The tourists are the most interesting group to follow in “Cyclone,” mixing children and adults of various temperaments. The script adds a pregnant woman and a dog named Christmas to the conflict, introducing additional problems facing the floaters as they try to ration water. The sea isn’t helping either, with sharks patrolling the waters, occasionally claiming lunch as characters fall out of their boats. “Cyclone” offers a few suspenseful moments along the way, but it primarily revels in growing hostilities among the survivors, and there’s the inherent ugliness of dwindling food sources. Fishing isn’t working, and hunger is driving them insane. This leaves two options, and one involves the semi-comical slaughter of Christmas (the casual look on the dog’s face when its being “killed” is a welcome sight in a particularly nasty scene), while cannibalism is eventually considered. These are tough decisions to make, giving the material some dramatic power to help break up lengthy shots of survivors sitting in boats with thousand-yard stares.
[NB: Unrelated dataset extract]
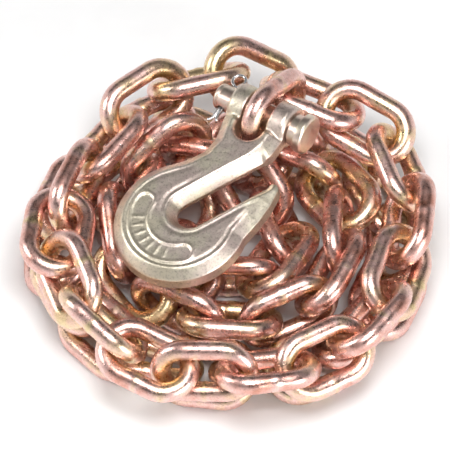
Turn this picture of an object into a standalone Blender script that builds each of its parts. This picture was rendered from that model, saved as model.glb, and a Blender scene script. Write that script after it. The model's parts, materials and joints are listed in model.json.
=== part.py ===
"""A load binder chain: a steel chain laid in a coil, with a clevis grab hook at its outer end.

The coil lies on the ground plane, centred on the origin, with +Z up. Lengths are metres, and the
tables of places are millimetres. Each link hangs between two bearing points, where it meets the
link before it and the link after it, so the route of the chain is a list of those points.
"""

import math

import bmesh
import bpy
import numpy as np
from mathutils import Matrix, Vector

MM = 0.001

# Chain: 10 mm round wire, 31 mm pitch
WIRE = 10 * MM
PITCH = 31 * MM
INSIDE_WIDTH = 14.6 * MM
LINK_SIDES = 8
CROWN_STEPS = 5
CROWN_RADIUS = (INSIDE_WIDTH + WIRE) / 2
STRAIGHT = PITCH + WIRE - 2 * CROWN_RADIUS
CROWN_REACH = (PITCH + WIRE) / 2

# Clevis and its place: the load line runs along the hook's Y axis, and the pin along its X axis
PIN_DIAMETER = 12.7 * MM
PIN_PLACE = Vector((16.5, 41, 62)) * MM
LOAD_HEADING = math.radians(58)
LOAD_RISE = math.radians(8)
SIDE_RISE = math.radians(6)
LEAD_DROP = math.radians(33)

# Hook, forged 16 mm thick; its points are millimetres from the pin's middle
PLATE_THICKNESS = 16 * MM
FORK_GAP = 13.6 * MM
FORK_WIDTH = 32 * MM
FORK_DEPTH = 12
BOSS_RADIUS = 10.5 * MM
BOSS_PROUD = 0.2
BOSS_EDGE = 1.5
BOSS_SIDES = 24
BOWL_CENTRE = (-3.2, -68.3)
BOWL_RADIUS = 31.7
SLOT_END = (-1.5, -62.5)
SLOT_RADIUS = 6.5
SLOT_HEADING = math.radians(59.6)
SLOT_UPPER_WALL = 42
SLOT_LOWER_WALL = 37
# Heights above the middle plane, as a share of half the thickness, and how far each is set in
PLATE_LEVELS = ((-1, 2.8), (-0.68, 0.6), (0, 0), (0.68, 0.6), (1, 2.8))
PLATE_INSET = 3

# Clevis pin: its profile from the cotter end to the head, as places along it and radii in mm
PIN_PROFILE = (
    (-25.5, 5.4), (-24.6, 6.35), (16.8, 6.35), (16.8, 7.8),
    (20.6, 7.8), (21.2, 9.6), (24.6, 9.6), (25.5, 8.7),
)
PIN_SIDES = 20
PIN_CLEARANCE = 0.3 * MM
COTTER_PLACE = -20.6 * MM
COTTER_HOLE = 4.4 * MM
HOLE_SIDES = 12
# How far a bore's cutter reaches past the metal
CUT_PAST = 5

# Cotter pin: two legs that make a round wire of 3.2 mm, and a round eye of thinner wire
COTTER_WIRE = 3.2 * MM
COTTER_LEG = 12 * MM
COTTER_TIP = 2.4 * MM
COTTER_SIDES = 10
EYE_RADIUS = 3.2 * MM
EYE_PLACE = 10.6 * MM
EYE_WIRE = 1.7 * MM
EYE_SINK = 0.8 * MM
EYE_SIDES = 14
EYE_WIRE_SIDES = 8

# How the chain is laid down
TOUCHING = WIRE + 0.8 * MM
DENSE = 2.9 * MM
PLATE_GRID = 4
SETTLE_STEPS = 700
SINKING_ENDS = 0.4
SINK = 0.06 * MM
PUSH_SHARE = 0.4
LIFT = 0.3
HOOK_CLEARANCE = 1 * MM
GYRATION = 15 * MM
HOLD = 0.02

# The route, from the hook to the free end, in millimetres. Each row is the point where a link
# starts, midway between its own end and its neighbour's, and the link's roll in degrees. The
# first link hangs on the clevis pin, so its place follows from the hook's.
SECOND_LEAD = [
    (30, 60, 52, -40),
]
UPPER_TURN = [
    (53, 55, 50, 35),
    (75, 41, 50, -50),
    (84, 13, 49, 50),
    (82, -16, 48, -62),
    (73, -42, 48, 52),
    (57, -66, 48, -34),
    (32, -82, 48, 48),
    (4, -83, 48, -68),
    (-25, -83, 48, -6),
    (-51, -73, 48, 52),
    (-68, -49, 48, -62),
    (-81, -24, 48, 10),
    (-77, 2, 48, 68),
    (-65, 29, 48, -46),
    (-48, 51, 48, 30),
    (-27, 72, 46, -59),
    (-3, 80, 45, 20),
    (20, 72, 30, -59),
]
LOWER_TURN = [
    (43, 58, 17, 50),
    (61, 35, 14, -45),
    (79, 14, 14, 45),
    (79, -13, 13, -45),
    (67, -36, 13, 45),
    (49, -57, 13, -40),
    (27, -70, 13, 50),
    (4, -68, 13, -38),
    (-23, -68, 13, 50),
    (-48, -58, 13, -45),
    (-68, -40, 13, 45),
    (-80, -15, 13, -45),
    (-80, 13, 13, 45),
    (-69, 38, 13, -45),
    (-50, 58, 13, 45),
    (-27, 66, 13, -45),
    (-1, 63, 13, 45),
]
SECOND_TURN = [
    (21, 46, 15, -58),
    (48, 36, 20, 55),
    (60, 11, 16, -45),
    (53, -13, 18, 52),
    (40, -38, 18, -36),
    (14, -48, 16, 30),
    (-13, -46, 16, -88),
    (-37, -36, 14, -8),
    (-53, -13, 14, 72),
    (-56, 14, 14, -35),
    (-42, 38, 14, 50),
    (-20, 48, 14, -45),
]
INNER_TURN = [
    (3, 36, 14, 45),
    (17, 16, 16, -58),
    (33, -4, 18, 15),
    (14, -24, 14, 78),
    (-12, -20, 14, -20),
    (-27, 3, 14, 60),
]
FREE_END = (-21, 28, 14)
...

Cyclone Blu-ray Movie, Video Quality  4.0 of 5

For the English version of "Cyclone," the AVC encoded image (1.85:1 aspect ratio) presentation has been sourced from a 35mm archival print. The material is in rough shape, with scratches, speckling, and blotches present. More persistent is damage at the right and left sides of the frame, which resemble blue lightning patterns, and this run throughout the viewing experience. Colors are excellent, capturing the blueness of the ocean and boat paint choices. More varied hues emerge with costuming and greenery. Detail is strong, surveying the gradual decline of the cast, with their ratty hair and tattered costumes. Facial surfaces offer rough stubble and decay. Ocean tours provide deep distances. Delineation is acceptable. Grain is film-like.


Cyclone Blu-ray Movie, Audio Quality  4.0 of 5

The 1.0 DTS-HD MA mix secures dialogue exchanges, working with dubbed emphasis to communicate panic and agony. Shouting matches aren't distortive. Scoring cues are repetitive, but deep synth for shark scenes and funkier surface music is appreciable, with decent instrumentation. Sound effects are acceptable, providing compelling chaos during the opening storm sequence.


Cyclone Blu-ray Movie, Special Features and Extras  4.5 of 5

  • Alternate Spanish Language Version (119:39) is offered.
  • "The Eye of the Cyclone" (32:36, HD) is an interview with producer Angelo Iacono, who admits he was in a bad financial place when he moved from Italy to Mexico to keep producing movies. Meeting Rene Cardona Jr., Iacono was immediately impressed, with the pair going to work on "The Bermuda Triangle." During the shoot, an idea for a second film was proposed, with Cardona Jr. keeping the crew and some of the cast for another eight weeks to make "Cyclone." Special effects are detailed, including the plane used in the feature, which remains at the bottom of the ocean near Cozumel. Casting achievements are highlighted and the use of sharks is recalled. The graphic dog slaughtering scene is also analyzed. The interviewee offers warm memories of Cardona Jr., and admits that while "The Bermuda Triangle" made him very rich, "Cyclone" was a flop.
  • "Surviving the Cyclone" (18:29, HD) is an interview with Rene Cardona III, who shares that "Cyclone" was the third film of three productions in 1977 for his father, with the U.S./Italy co-production setting up the material as "Survive II." Blending into the family business, Cardona III provides some memories from the shoot, also commenting on his father's filmmaking style. Casting is highlighted and editing is celebrated, with the interviewee learning much about the moviemaking process from Alfredo Rosas Priego. Cardona III examines his favorite scenes and remains surprised by the cult longevity of "Cyclone."
  • "Beware of Sharks" (16:27, HD) is a video conference interview with actress Carroll Baker, who recalls her initial hiring, pulled off a beach in New York and set down on one in Cozumel. Baker mostly shares brief anecdotes about the "Cyclone" shoot, including co-star Lionel Stander's love of local marijuana and her own refusal to get into the ocean with a live shark, which had been dragged around for hours on a rope to tire it out. The interviewee generally remembers an easy shoot with limited makeup demands, and she plugs her current career as an author.
  • Still Gallery (2:39) collects poster art, press kit pages, and film stills.
  • A Trailer has not been included on this release.


Cyclone Blu-ray Movie, Overall Score and Recommendation  4.0 of 5

"Cyclone" could easily lose 20 minutes from the run time, creating a more direct understanding of pressure on characters who can't bear to face their horrifying reality. Some activity on the mainland is followed, but the movie primarily sticks with the ocean survivors, tracking their mental disintegration as hope is lost and hunger pains are impossible to ignore. It's not a peppy picture, and it's not the epic Cardona Jr. aims to create, but "Cyclone" has intriguing darkness to help it compete in the marketplace, with a few lurid touches to hold attention. It's certainly the best film to come out of Cardona Jr.'s "Cozumel Trilogy" (which includes "The Bermuda Triangle" and "Tintorera: Tiger Shark"), with a more measured understanding of calamity and community unrest, with the director using what he learned on "Survive!" to deliver a slightly different overview of human endurance.